Si possono rassegnare le dimissioni da una setta politica, e, in uno Stato totalitario, ci si può rifugiare almeno nella "emigrazione interna"; ma per l'uomo capitalista divenuto auto-regolante rassegnare le dimissioni dal mercato totalitario è altrettanto impossibile quanto rassegnarle dal suo proprio io, divenuto "capitale umano". La coscienza viene collegata al meccanismo onnipresente della concorrenza, che obbliga a mentire senza sosta a sé stesso, ragionando nei termini della Neolingua economica neo-liberale: "la produttività senza freni è esperienza di sé", "l'auto-sottomissione è auto-realizzazione", "la paura sociale è auto-liberazione", ecc. Cento anni fa, Rimbaud aveva già formulato, in maniera ineguagliabile, la schizo-analisi dell'uomo moderno: "io è un altro".
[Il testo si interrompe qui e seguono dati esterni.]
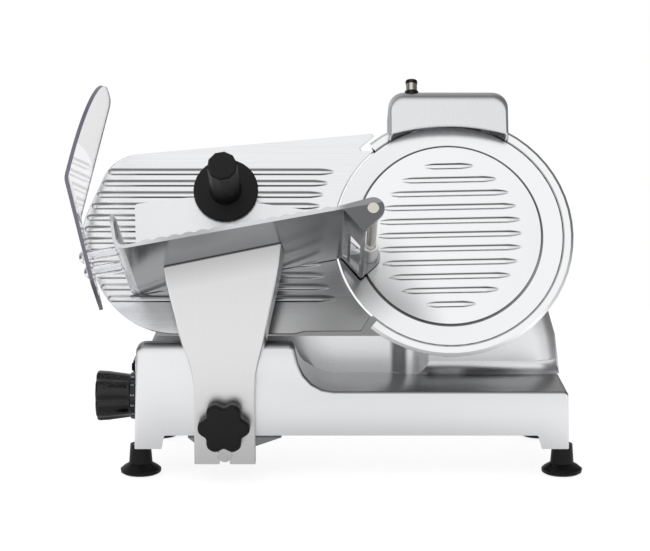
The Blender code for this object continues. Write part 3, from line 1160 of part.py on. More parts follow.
def guard_sheet():
    """Corners of the bent guard: its outline in (n, distance above the bend), bend points included."""
    lower = [(GUARD_BACK + 0.036, -GUARD_LOWER_LENGTH, 0.004), (TRAY_FRONT, -GUARD_LOWER_LENGTH, 0.004)]
    upper = [(TRAY_FRONT, GUARD_UPPER_LENGTH, GUARD_CORNER_RADIUS), (GUARD_BACK, GUARD_UPPER_LENGTH, 0.009)]
    bend_front, bend_back = (TRAY_FRONT, 0), (GUARD_BACK, 0)
    below = rounded([(*bend_back, 0), *lower, (*bend_front, 0)], radians(30))
    above = rounded([(*bend_front, 0), *upper, (*bend_back, 0)], radians(12))
    return below, above


def hand_guard(clear, frame):
    """The clear bent sheet between the operator's hand and the tray, in the blade's axes."""
    below, above = guard_sheet()
    up = Vector((sin(GUARD_UPPER_LEAN), cos(GUARD_UPPER_LEAN)))
    down = Vector((-sin(GUARD_LOWER_LEAN), cos(GUARD_LOWER_LEAN)))
    out_up, out_down = Vector((-up.y, up.x)), Vector((-down.y, down.x))
    mitre = (out_up + out_down).normalized()
    mitre = mitre / mitre.dot(out_up)
    bend = Vector(guard_bend())
    form = bmesh.new()
    sides = []
    for thickness in (0, GUARD_THICKNESS):
        made = {}
        for outline, along, out in ((below, down, out_down), (above, up, out_up)):
            loop = []
            for n, distance in outline:
                key = (round(n, 6), round(distance, 6))
                if key not in made:
                    shift = mitre if abs(distance) < 1e-9 else out
                    place = bend + along * distance + shift * thickness
                    toe = GUARD_TOE * (n - GUARD_BACK)
                    made[key] = form.verts.new((place.x + toe, place.y, n))
                loop.append(made[key])
            form.faces.new(loop)
        sides.append(made)
    rim = [(round(n, 6), round(distance, 6)) for n, distance in below + above[1:-1]]
    for one, other in zip(rim, rim[1:] + rim[:1]):
        form.faces.new((sides[0][one], sides[0][other], sides[1][other], sides[1][one]))
    return piece("hand_guard", form, clear, frame)


def guard_fixings(guard, clear, steel, frame):
    """The clear posts that hold the guard off the fence, and their dome screws."""
    fence = -TRAY_LENGTH
    for n, name in zip(POST_PLACES, ("near", "far")):
        root_u = TRAY_ROD_U + fence * cos(TRAY_SLOPE) - POST_HEIGHT * sin(TRAY_SLOPE)
        root_v = TRAY_ROD_V + fence * sin(TRAY_SLOPE) + POST_HEIGHT * cos(TRAY_SLOPE)
        reach = post_reach(root_u, root_v, n)
        length = reach - SEAT * 3
        bore = SCREW_RADIUS + SEAT
        post = [(bore, -SEAT), (POST_RADIUS, -SEAT), (POST_RADIUS, -length), (bore, -length)]
        collar = piece(f"guard_post_{name}", turned(post, 16, "X"), clear, frame, (fence, POST_HEIGHT, n))
        cut(collar, guard_wedge(reach - 2 * SEAT))
        outside = reach + GUARD_THICKNESS + 0.0022
        inside = TRAY_WALL + 0.001
        head = [(0, -outside - 0.0042), (0.0040, -outside - 0.0034), (0.0064, -outside - 0.0010),
                (0.0066, -outside), (SCREW_RADIUS, -outside), (SCREW_RADIUS, inside), (0, inside)]
        piece(f"guard_screw_{name}", turned(head, 14, "X"), steel, frame, (fence, POST_HEIGHT, n))
        along = Vector((cos(TRAY_SLOPE), sin(TRAY_SLOPE)))
        ring = []
        for distance in (-0.002, reach + 0.02):
            middle = Vector((root_u, root_v)) - along * distance
            side = Vector((-along.y, along.x))
            ring.append([(middle.x + side.x * x, middle.y + side.y * x, n + y)
                         for x, y in circle(SCREW_RADIUS + SEAT, 12)])
        cut(guard, stacked(ring))


def post_reach(root_u, root_v, n):
    """How far the lower guard sheet lies from the fence, along the tray's slope."""
    normal = Vector((cos(GUARD_LOWER_LEAN), sin(GUARD_LOWER_LEAN)))
    along = Vector((cos(TRAY_SLOPE), sin(TRAY_SLOPE)))
    bend = Vector(guard_bend()) + Vector((GUARD_TOE * (n - GUARD_BACK), 0))
    return (Vector((root_u, root_v)) - bend).dot(normal) / along.dot(normal)


def guard_wedge(reach):
    """Trims a post's outer end to the guard's slant, in the post's own axes."""
    tilt = tan(GUARD_LOWER_LEAN - TRAY_SLOPE)
    far = -reach - 0.03
    outline = [(-reach + tilt * 0.02, -0.02), (-reach - tilt * 0.02, 0.02), (far, 0.02), (far, -0.02)]
    return prism(outline, -0.02, 0.02)


def pusher(surface, dark, steel, frame):
    """The meat pusher: its rod, its plate with hub and spikes, and its black handle with a disc."""
    rod_start = TRAY_BACK + 0.0012 + SEAT
    piece("pusher_rod", rod(PUSHER_ROD_RADIUS, rod_start, TRAY_FRONT + 0.0005, 20), steel, frame)
    hub_start = TRAY_BACK + LUG_THICKNESS - 0.0015 + 0.0008
    clear = TRAY_TOP + TRAY_RIB_HEIGHT + 0.0015
    corners = [(-PUSHER_LENGTH, clear, 0.002), (-PUSHER_LENGTH + 0.011, PUSHER_HEIGHT, 0.004),
               (-PUSHER_LENGTH + PUSHER_CREST, PUSHER_HEIGHT - 0.0035, 0.060), (-0.110, 0.0715, 0.060),
               (-0.055, 0.0525, 0.030), (-0.012, 0.016, 0.012), (0.004, 0.0074, 0), (0.0074, -0.004, 0),
               (-0.0062, -0.006, 0), (-0.020, clear, 0.006)]
    sheet = prism(rounded(corners, radians(14)), PUSHER_FACE - PUSHER_PLATE, PUSHER_FACE)
    plate = piece("pusher_arm", sheet, surface, frame)
    join(plate, rod(HUB_RADIUS, hub_start, hub_start + HUB_LENGTH, 24))
    spikes = []
    for row in range(3):
        for column in range(4):
            a, b = -0.222 + column * 0.036, 0.024 + row * 0.018
            root, tip = PUSHER_FACE - PUSHER_PLATE + 0.001, PUSHER_FACE - PUSHER_PLATE - SPIKE_LENGTH
            spikes.append(turned([(0, root), (0.0022, root), (0, tip)], 6, "Z", (a, b)))
    join(plate, gathered(spikes))
    cut(plate, rod(PUSHER_ROD_RADIUS + SEAT, -0.01, 0.08, 20))
    sides = 10
    steps = 30
    base = PUSHER_FACE + SEAT
    rim, end = DISC_THICKNESS, GRIP_LENGTH + DISC_THICKNESS
    rows = [(0, DISC_RADIUS - 0.0012, 0), (0.0012, DISC_RADIUS, 0), (rim - 0.0012, DISC_RADIUS, 0),
            (rim, DISC_RADIUS - 0.0012, 0), (rim + 0.0005, GRIP_RADIUS + 0.002, 0),
            (rim + 0.006, GRIP_RADIUS + 0.0008, 1), (end - 0.002, GRIP_RADIUS + 0.0005, 1),
            (end, GRIP_RADIUS - 0.001, 1)]
    rings = []
    for level, radius, faceted in rows:
        ring = []
        for step in range(steps):
            turn = 2 * pi * step / steps
            within = (turn % (2 * pi / sides)) - pi / sides
            reach = radius * (cos(pi / sides) / cos(within) if faceted else 1)
            ring.append((reach * cos(turn), reach * sin(turn), base + level))
        rings.append(ring)
    centre = knob_centre()
    piece("pusher_knob", stacked(rings), dark, frame, (*centre, 0))


def knob_centre():
    """The pusher knob's place in the tray's axes."""
    du, dv = -0.2445 - TRAY_ROD_U, 0.0370 - TRAY_ROD_V
    return (du * cos(TRAY_SLOPE) + dv * sin(TRAY_SLOPE), -du * sin(TRAY_SLOPE) + dv * cos(TRAY_SLOPE))


def motor_capacitor(surface):
    """The motor's run capacitor, lying on the bottom plate."""
    centre = (REAR_BOX_FRONT + CAPACITOR_PLACE, SKIRT_BOTTOM + 0.0025 + SEAT + CAPACITOR_RADIUS)
    end = REAR_BOX_RIGHT - CAPACITOR_SETBACK
    piece("motor_capacitor", rod(CAPACITOR_RADIUS, end - CAPACITOR_LENGTH, end, 20, "X", centre), surface)


def build():
    """Makes the whole slicer."""
    for old in list(bpy.data.objects):
        bpy.data.objects.remove(old)
    cast = material("cast_aluminium", (0.70, 0.71, 0.73), 0.38, 0.9)
    bright = material("polished_aluminium", (0.82, 0.83, 0.85), 0.22, 1.0)
    satin = material("satin_aluminium", (0.62, 0.63, 0.65), 0.34, 1.0)
    steel = material("bright_steel", (0.72, 0.73, 0.75), 0.16, 1.0)
    blade_steel = material("blade_steel", (0.80, 0.81, 0.83), 0.20, 1.0)
    black = material("black_plastic", (0.02, 0.02, 0.022), 0.30, 0.0)
    matte = material("matte_black_plastic", (0.03, 0.03, 0.033), 0.60, 0.0)
    rubber = material("black_rubber", (0.015, 0.015, 0.016), 0.75, 0.0)
    clear = material("clear_acrylic", (0.90, 0.89, 0.94), 0.05, 0.0)
    stone = material("grey_stone", (0.35, 0.33, 0.31), 0.90, 0.0)
    grey = material("grey_enamel", (0.25, 0.26, 0.28), 0.50, 0.0)

    blade_frame = empty("blade_frame", (BLADE_X, BLADE_Y, BLADE_Z), (pi / 2 - BLADE_LEAN, 0, 0))
    tray_frame = empty("tray_frame", (TRAY_ROD_U, TRAY_ROD_V, 0), (0, 0, TRAY_SLOPE), blade_frame)

    base_casting(cast)
    feet(rubber, steel)
    bottom_plate(steel)
    motor_housing(cast)
    drive(blade_frame, steel, grey, satin, rubber)
    blade(blade_steel, blade_frame)
    blade_cover(bright, steel, black, blade_frame)
    ring_guard(bright, blade_frame)
    slice_deflector(steel)
    sharpener(cast, stone, steel, black, blade_frame)
    gauge_plate(bright, blade_frame)
    gauge_slide(satin, steel, black, blade_frame)
    switch_group(cast, black)
    cord_gland(black)
    motor_capacitor(grey)
    carriage_slide(steel, satin, matte)
    carriage_arm(satin, black, steel)
    tray(satin, tray_frame)
    guard = hand_guard(clear, blade_frame)
    guard_fixings(guard, clear, steel, tray_frame)
    pusher(satin, matte, steel, tray_frame)


build()
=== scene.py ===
"""Food slicer: finishes, fine pieces, floor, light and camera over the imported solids."""

import json
from math import cos, pi, radians, sin, sqrt

import bmesh
import bpy
import numpy as np
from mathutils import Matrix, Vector


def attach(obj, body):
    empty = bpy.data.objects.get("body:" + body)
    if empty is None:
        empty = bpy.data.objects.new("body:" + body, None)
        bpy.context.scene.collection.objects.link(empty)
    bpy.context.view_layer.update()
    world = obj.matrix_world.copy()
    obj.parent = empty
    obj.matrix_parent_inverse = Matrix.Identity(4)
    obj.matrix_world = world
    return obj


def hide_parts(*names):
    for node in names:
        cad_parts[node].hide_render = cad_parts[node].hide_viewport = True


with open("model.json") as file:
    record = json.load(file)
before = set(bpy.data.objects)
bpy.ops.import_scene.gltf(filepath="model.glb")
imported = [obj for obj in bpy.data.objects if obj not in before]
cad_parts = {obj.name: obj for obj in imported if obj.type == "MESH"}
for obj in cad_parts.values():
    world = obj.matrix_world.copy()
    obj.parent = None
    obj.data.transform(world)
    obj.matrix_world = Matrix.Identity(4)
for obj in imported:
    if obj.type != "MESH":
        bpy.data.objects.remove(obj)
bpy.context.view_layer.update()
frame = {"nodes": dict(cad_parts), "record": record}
nodes = frame["nodes"]

# The knife's own axes start at its centre, and the tray's at the pusher rod
LEAN = radians(24)
BLADE_CENTRE = np.array((0.133, 0.0265, 0.252))
ACROSS = np.array((1.0, 0.0, 0.0))
UP = np.array((0.0, sin(LEAN), cos(LEAN)))
OUT = np.array((0.0, -cos(LEAN), sin(LEAN)))
TRAY_SLOPE = radians(10.6)
TRAY_ROD = (-0.088, -0.0265)
TRAY_UNDERSIDE = 0.0046
DIAL_CENTRE = np.array((-0.2085, -0.0015, 0.0772))
STAR_CENTRE = np.array((-0.1105, -0.0875, 0.065))


# Node helpers

def linked(tree, kind, values=None, **settings):
    """A node with its settings and its socket values or links."""
    node = tree.nodes.new(kind)
    for name, value in settings.items():
        setattr(node, name, value)
    for name, value in (values or {}).items():
        socket = node.inputs[name]
        if isinstance(value, bpy.types.NodeSocket):
            tree.links.new(value, socket)
        else:
            socket.default_value = value
    return node


def maths(tree, operation, *values):
    """The result of a maths node."""
    return linked(tree, "ShaderNodeMath", dict(enumerate(values)), operation=operation).outputs[0]


def vectors(tree, operation, *values):
    """The result of a vector maths node, which is a number for a product, length or distance."""
    node = linked(tree, "ShaderNodeVectorMath", dict(enumerate(values)), operation=operation)
    return node.outputs["Value" if operation in ("DOT_PRODUCT", "LENGTH", "DISTANCE") else "Vector"]


def eased(tree, value, start, end, low=0.0, high=1.0, kind="SMOOTHSTEP"):
    """A value that goes from low at the start to high at the end, and stays level beyond them."""
    values = {"Value": value, "From Min": start, "From Max": end, "To Min": low, "To Max": high}
    return linked(tree, "ShaderNodeMapRange", values, interpolation_type=kind).outputs[0]


PATTERN_INPUTS = [("Tone Spread", "NodeSocketFloat", 0.1), ("Rough", "NodeSocketFloat", 0.3),
                  ("Rough Spread", "NodeSocketFloat", 0.1), ("Depth", "NodeSocketFloat", 0.00002)]
PATTERN_OUTPUTS = [("Tone", "NodeSocketFloat"), ("Roughness", "NodeSocketFloat"),
                   ("Normal", "NodeSocketVector")]
SQUEEZE_INPUT = ("Squeeze", "NodeSocketVector", (1, 1, 1))


def new_group(name, own_input, own_outputs=()):
    """An empty node group with a pattern's named sockets and its own, and its two end nodes."""
    group = bpy.data.node_groups.new(name, "ShaderNodeTree")
    group.interface.new_socket("Place", in_out="INPUT", socket_type="NodeSocketVector")
    for label, kind, value in (own_input, *PATTERN_INPUTS):
        group.interface.new_socket(label, in_out="INPUT", socket_type=kind).default_value = value
    for label, kind in (*PATTERN_OUTPUTS, *own_outputs):
        group.interface.new_socket(label, in_out="OUTPUT", socket_type=kind)
    return group, group.nodes.new("NodeGroupInput"), group.nodes.new("NodeGroupOutput")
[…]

"Essere libero" in questo mondo non significa altro che sapere ciò che il Grande Fratello o il Benefattore, cioè a dire il mercato totalitario, possono chiedere agli uomini, di prevedere e conformarsi ad un'obbedienza zelante e incondizionata - altrimenti possono restare sul bordo della strada, perdere la propria esistenza sociale e morire prematuramente. Non c'è più bisogno di un sistema di sorveglianza burocratica per sanzionare i "perdenti". La cosa è perfettamente regolata da questo lugubre potere anonimo della macchina sociale del capitale diventato una relazione mondiale totale. Il potere delle cieche leggi sistemiche che violano le risorse naturali e umane, si sono oramai emancipate da qualsiasi volontà sociale - e dunque anche da quella della soggettività della gestione.
In un qualche modo, il mondo è diventato un'unica "Fattoria degli Animali" gigantesca, nella quale non ha alcuna importanza che ci sia il fattore Jones o il Primo Maiale Napoleone che comandino, perché i "decisori" soggettivi non sono altro che gli agenti di un meccanismo autonomizzato che non smetterà di girare prima di aver trasformato il mondo, per mezzo del "lavoro", in un deserto senza vita. In questa fattoria-mondo automatizzata, ogni pensiero critico che si interroga sul senso e sul fine di questa folle situazione viene immediatamente soffocato dal belato assordante delle pecore democratiche e le loro parole "oggettivate": "il lavoro è buono, la disoccupazione è cattiva", "la concorrenza è buona, le esigenze sociali cattive", ecc.
Se spazzoliamo un po' contropelo la parabola orwelliana, potremo riconoscerci come ii prigionieri di un sistema ad uno stadio avanzato di maturazione, di un totalitarismo che fa sembrare quasi banale "La fattoria degli animali" e "1984".